Infact, an activist organization now called Corporate Accountability, launched the boycott[1] in 1977 and by 1984 we the people of the world who had been participating in that boycott won--a first on earth of a campaign forcing a globalized corporation to take serious policy reform based on action (or targeted inaction) of masses of consumers. 

Divestment simply means no purchase of any share of ownership in corporations that contribute in any way to harmful practice. Divesting from corporations doing business in apartheid South Africa put a great deal of pressure on the racist regime and contributed to the political decision to create a democracy there. Divestment in mining corporations that were doing great harm to mountains in the Southeastern US helped drive changes[2] in some environmental practices when financial institutions decided to stop loaning to some of the worst environmental actors because people were divesting from those banks to help drive those changes. Barclays, Wells Fargo, and other financial institutions all were financing bad environmental actors and all were targeted effectively and withdrew that financing. 

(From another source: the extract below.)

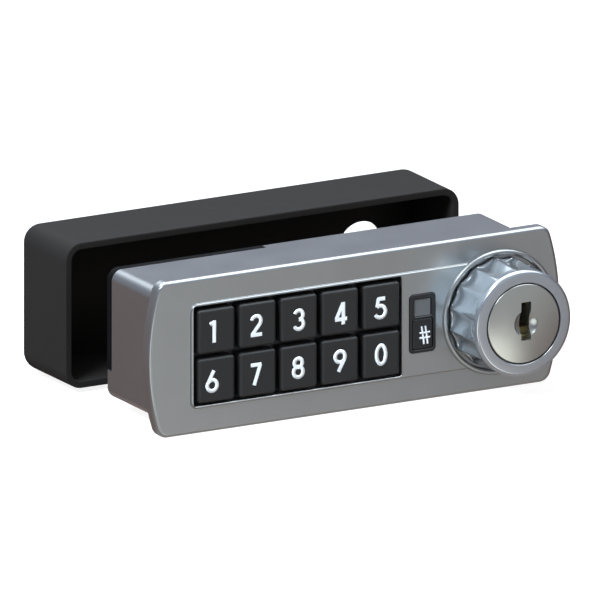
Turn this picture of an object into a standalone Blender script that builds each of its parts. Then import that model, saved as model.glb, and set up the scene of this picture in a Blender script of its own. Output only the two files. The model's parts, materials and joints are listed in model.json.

Sanctions are normally a governmental practice meant to punish bad actors--when Russia invaded Ukraine in 2014, the Obama administration imposed sanctions, as did the Biden administration when Russia did it again years later. Iran is building nuclear weapons components and they supply Hamas, Hezbollah, and Houthis with weapons, so the US has been sanctioning Iran for years. The citizen input can be to engage in pressure on elected officials to sanction bad practices--pressure on the US government to sanction Israel over Palestinian civilian deaths has been less successful, but the success in many cases is proportional to the number of citizens making that demand. 

BDS is often referred to as the trifecta of economic measures available to promote or protect democracy. Anyone can participate at some level in one or more of these practices.